物質は、一般に固体、液体、気体のいずれかの状態で存在しますが温度と圧力を上げていってある点「臨界点」を越えると別の状態になります。 液体のように物質を容易に溶解しかつ気体のように大きな拡散速度を示す、両者の性質を兼ね備えた状態になります。
この物質を「超臨界流体」とよびます。 二酸化炭素やアルコール、水などを超臨界流体にすることで、それぞれの特性を活かし、食品・エネルギー・環境・ 医療など幅広い分野での活用が可能になっています。

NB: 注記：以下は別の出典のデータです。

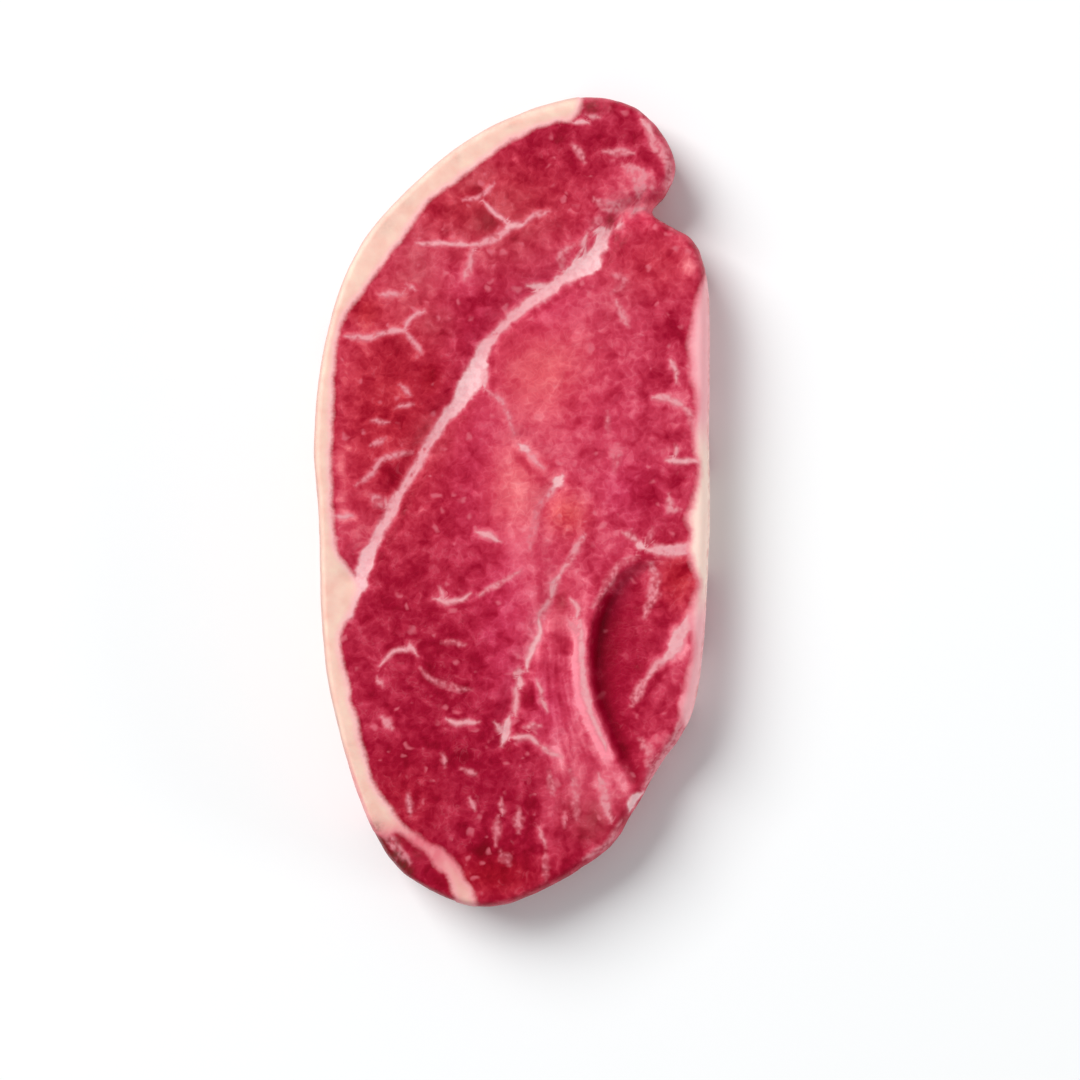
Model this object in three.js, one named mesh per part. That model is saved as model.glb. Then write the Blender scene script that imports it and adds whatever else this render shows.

バイオマスなど生物資源から有用な資源を抽出する一つの手段として検討されています。
超臨界の反応条件
図2 二酸化炭素と水の超臨界条件
超臨界に達すると圧力を少し変えるだけで大きな密度変化が得られることから大きな溶解度差を得るられる。
また低粘性で高拡散性の性質を持っているので液体溶媒より物質移動の点で便利に使われている。熱容量や熱伝導度が大きく,高い熱移動速度も得られる。これらの効果により大きな化学反応速度が得られることが特徴である。反応速度の制御も可能である。
超臨界水の利用例では難分解性のPCBやダイオキシンの有害物質を分解できる。
超臨界二酸化炭素は通常では炭酸ガスとして存在しているが圧力を上げていくと液体に変化するのでスプレーとして多量に使われている。食品成分の抽出や医療器具の殺菌などにも利用されている。